**Instructions for the task:** Repeat the lines of the data that follow, please, starting at the first and stopping after the one with "return made".

**Exercise data:**
# # #
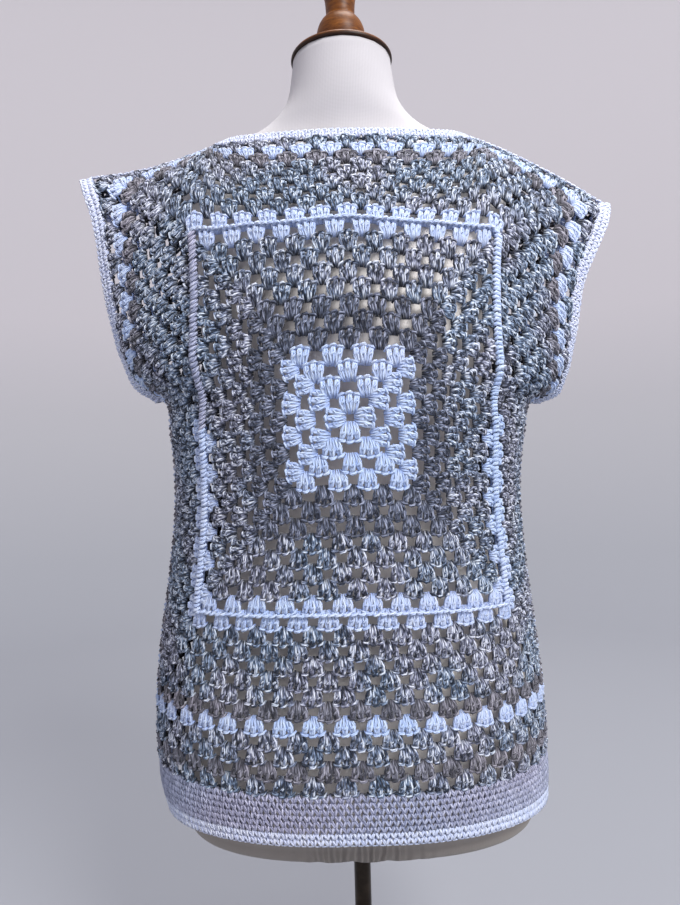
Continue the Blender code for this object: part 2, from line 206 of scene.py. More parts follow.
def yarn(name, cool, warm, painted_groove_shade, deepest_painted_shade, drift=70.0, patches=7.0):
    """cool and warm are ramps of a strand's shades. drift and patches say how fast the shades change."""
    made, shader, where = new_finish(name, 0.85)
    strand, ply, out = (
        node(where.tree, "ShaderNodeUVMap", {"uv_map": layer}) for layer in ("strand", "ply", "out")
    )
    lay = ply.part(0) * PLIES + ply.part(1)
    crown = (lay * math.pi).sine().absolute()
    along = vector(strand.part(0) * drift, strand.part(1) + lay.floor() * PLY_STEP)
    shade = noise(along, 1.0, detail=1.0, flat=True)
    patch = ramp(noise(where, patches, detail=1.0), (0.42, (0, 0, 0)), (0.60, (1, 1, 1)))
    colour = mixed(patch, ramp(shade, *cool), ramp(shade, *warm))
    # Painted shade: the grooves between the plies are darkened by multiplying in a darker colour.
    colour = mixed(1 - crown, colour, (*painted_groove_shade, 1), "MULTIPLY")
    # Painted shade: places that lie deep in the stitch, low on the out map, are darkened as if shadowed.
    painted_hollow_shade = ramp(out.part(0), (0.12, deepest_painted_shade), (0.74, (1, 1, 1)))
    connect(shader, "Base Color", multiplied(colour, painted_hollow_shade))
    relief(shader, crown + noise(where, FUZZ_SCALE, detail=1.0) * FUZZ_SHARE, PLY_DEPTH)
    shader.inputs["Sheen Weight"].default_value = 0.25
    shader.inputs["Sheen Roughness"].default_value = 0.5
    shader.inputs["Specular IOR Level"].default_value = 0.2
    return made


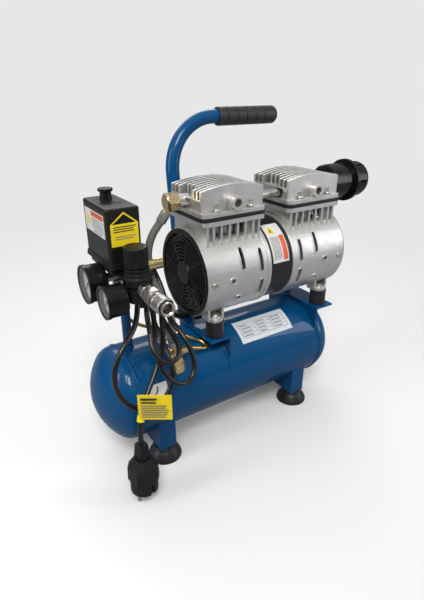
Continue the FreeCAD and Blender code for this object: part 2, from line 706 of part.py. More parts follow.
def delivery_line():
    """Brass elbow on the left head, braided hose, check valve and unloader tube."""
    wall_x = cylinder_x() - 46
    stub = ring(V(wall_x - 16, ELBOW_Y, ELBOW_Z), XP, 6.0, 3.5, 22)
    body = hexagon(V(wall_x - 32, ELBOW_Y, ELBOW_Z), XP, 22.5, 17)
    chamfer = taper(V(wall_x - 32, ELBOW_Y, ELBOW_Z), XP, 10.2, 24, 12)
    body = body.common(join(chamfer, rod(V(wall_x - 20.05, ELBOW_Y, ELBOW_Z), XP, 24, 9)))
    start = HOSE_ROUTE[0]
    way = (HOSE_ROUTE[1] - start).normalize()
    spigot = rod(start - way * 14, way, 5.4, 14)
    save("outlet_elbow", join(stub, body, spigot))
    last = HOSE_ROUTE[-1]
    end_way = (last - HOSE_ROUTE[-2]).normalize()
    hose = routed(HOSE_ROUTE, HOSE_D / 2, "delivery hose")
    ferrules = []
    for at, along, length in ((start, way, 15.0), (last, end_way * -1, 8.0)):
        sleeve = ring(at, along, 7.0, HOSE_D / 2 + 0.05, length)
        ferrules.append(sleeve)
    save("delivery_hose", hose)
    save("hose_ferrules", *ferrules)
    boss = rod(check_valve_point(-6), VALVE_UP, 11.5, 9)
    knurled = rod(check_valve_point(3), VALVE_UP, 10.5, 9)
    hex_low = hexagon(check_valve_point(12), VALVE_UP, 17.5, 9)
    neck = rod(check_valve_point(21), VALVE_UP, 7.2, 5)
    hex_top = hexagon(check_valve_point(26), VALVE_UP, 14.5, 6)
    tip = rod(check_valve_point(32), VALVE_UP, 5.2, 3.0)
    side = rod(check_valve_point(22), XP, 5.0, 11)
    nut = hexagon(check_valve_point(22) + V(11, 0, 0), XP, 11.5, 8)
    valve = join(boss, knurled, hex_low, neck, hex_top, tip, side, nut)
    save("check_valve", valve.cut(TANK_SOLID))


UNLOADER_ROUTE = [V(-66, -50.5, 167.5), V(-55, -50.5, 164.3), V(-49.3, -45.2, 163.8),
                  V(-49.3, -37.6, 165.2), V(-55, -31.8, 168.6), V(-66, -30, 174.5),
                  V(-79, -20, 181), V(-100, -2, 187), V(-122, 9, 192.5),
                  V(-138, 16, 201), V(-147, 20, 216),
                  V(-150, 20.5, 238), V(-152, 18.5, 260), V(-152.5, 17, 281), V(-153, 17.5, 300)]


def unloader_line():
    start = check_valve_point(22) + V(19, 0, 0)
    route = [start, start + V(11, 0, 0)] + UNLOADER_ROUTE
    save("unloader_tube", routed(route, UNLOADER_D / 2, "unloader tube"))


# ---- pressure switch and manifold -----------------------------------------------------
def riser_and_manifold():
    riser_low = TANK_Z + TANK_R - 6
    length = MANIFOLD_Z - 13 - riser_low
    riser = join(rod(V(RISER_X, 0, riser_low), ZP, RISER_R, length),
                 taper(V(RISER_X, 0, riser_low), ZP, 10.4, RISER_R - 0.5, 12))
    bore = rod(V(RISER_X, 0, riser_low - 1), ZP, RISER_R - 1.5, length + 2)
    save("riser_pipe", carve(riser, TANK_SOLID, bore))
    core = block(RISER_X - 11, RISER_X + 11, -11, 11, MANIFOLD_Z - 13, MANIFOLD_Z + 10)
    core = soften(core, 2.0, upright)
    neck = rod(V(RISER_X, 0, MANIFOLD_Z + 9), ZP, 9.0, SWITCH_BASE_Z - MANIFOLD_Z - 9)
    arm = rod(V(REG_X, -10, MANIFOLD_Z), YN, 6.4, REG_Y * -1 - 17 - 10)
    arm_hex = hexagon(V(REG_X, -20, MANIFOLD_Z), YN, 13.0, 9)
    west = rod(V(RISER_X - 10, 0, MANIFOLD_Z), XN, 6.0, 12)
    plug = hexagon(V(REG_X - 5, -24.5, MANIFOLD_Z), XN, 9.0, 9)
    save("manifold", join(core, neck, arm, arm_hex, west, plug))
    valve_z = MANIFOLD_Z + 5
    safety = join(hexagon(V(RISER_X + 11, 0, valve_z), XP, 15.0, 8),
                  rod(V(RISER_X + 19, 0, valve_z), XP, 6.6, 18),
                  rod(V(RISER_X + 37, 0, valve_z), XP, 7.9, 21.5))
    safety = safety.cut(rod(V(RISER_X + 48, 0, valve_z), XP, 4.2, 12))
    save("safety_valve", safety)


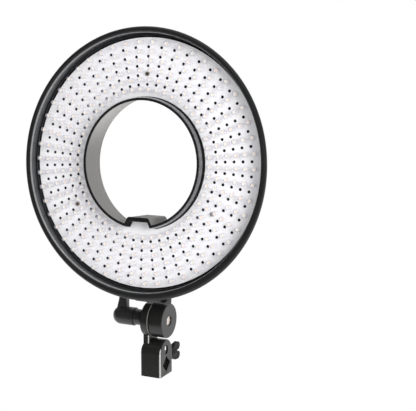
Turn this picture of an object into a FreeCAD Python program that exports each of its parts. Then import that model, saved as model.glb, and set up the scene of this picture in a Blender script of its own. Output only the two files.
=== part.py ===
# # #
**Result of the task:**
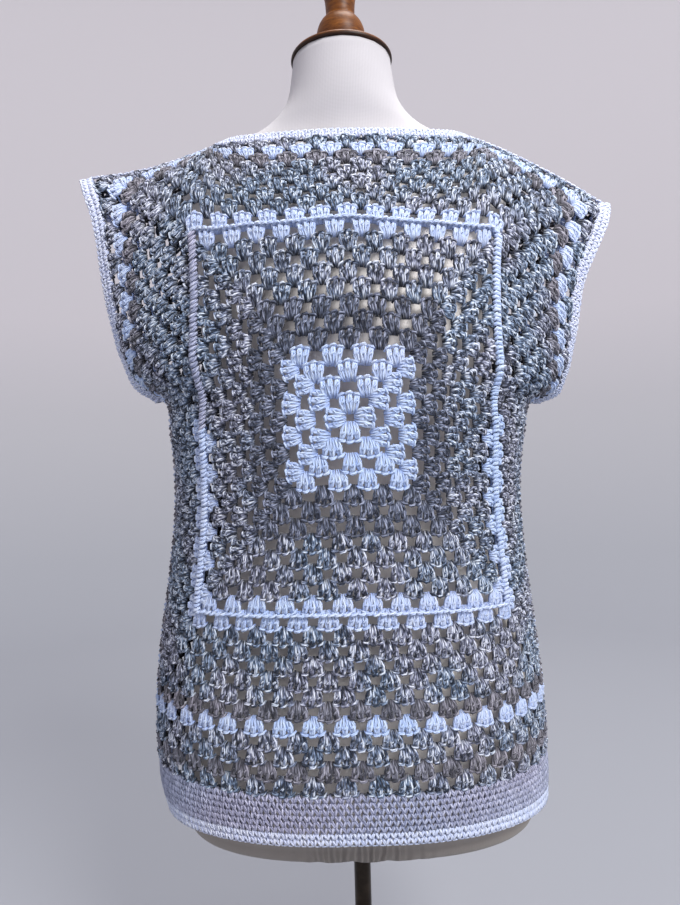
Continue the Blender code for this object: part 2, from line 206 of scene.py. More parts follow.
def yarn(name, cool, warm, painted_groove_shade, deepest_painted_shade, drift=70.0, patches=7.0):
    """cool and warm are ramps of a strand's shades. drift and patches say how fast the shades change."""
    made, shader, where = new_finish(name, 0.85)
    strand, ply, out = (
        node(where.tree, "ShaderNodeUVMap", {"uv_map": layer}) for layer in ("strand", "ply", "out")
    )
    lay = ply.part(0) * PLIES + ply.part(1)
    crown = (lay * math.pi).sine().absolute()
    along = vector(strand.part(0) * drift, strand.part(1) + lay.floor() * PLY_STEP)
    shade = noise(along, 1.0, detail=1.0, flat=True)
    patch = ramp(noise(where, patches, detail=1.0), (0.42, (0, 0, 0)), (0.60, (1, 1, 1)))
    colour = mixed(patch, ramp(shade, *cool), ramp(shade, *warm))
    # Painted shade: the grooves between the plies are darkened by multiplying in a darker colour.
    colour = mixed(1 - crown, colour, (*painted_groove_shade, 1), "MULTIPLY")
    # Painted shade: places that lie deep in the stitch, low on the out map, are darkened as if shadowed.
    painted_hollow_shade = ramp(out.part(0), (0.12, deepest_painted_shade), (0.74, (1, 1, 1)))
    connect(shader, "Base Color", multiplied(colour, painted_hollow_shade))
    relief(shader, crown + noise(where, FUZZ_SCALE, detail=1.0) * FUZZ_SHARE, PLY_DEPTH)
    shader.inputs["Sheen Weight"].default_value = 0.25
    shader.inputs["Sheen Roughness"].default_value = 0.5
    shader.inputs["Specular IOR Level"].default_value = 0.2
    return made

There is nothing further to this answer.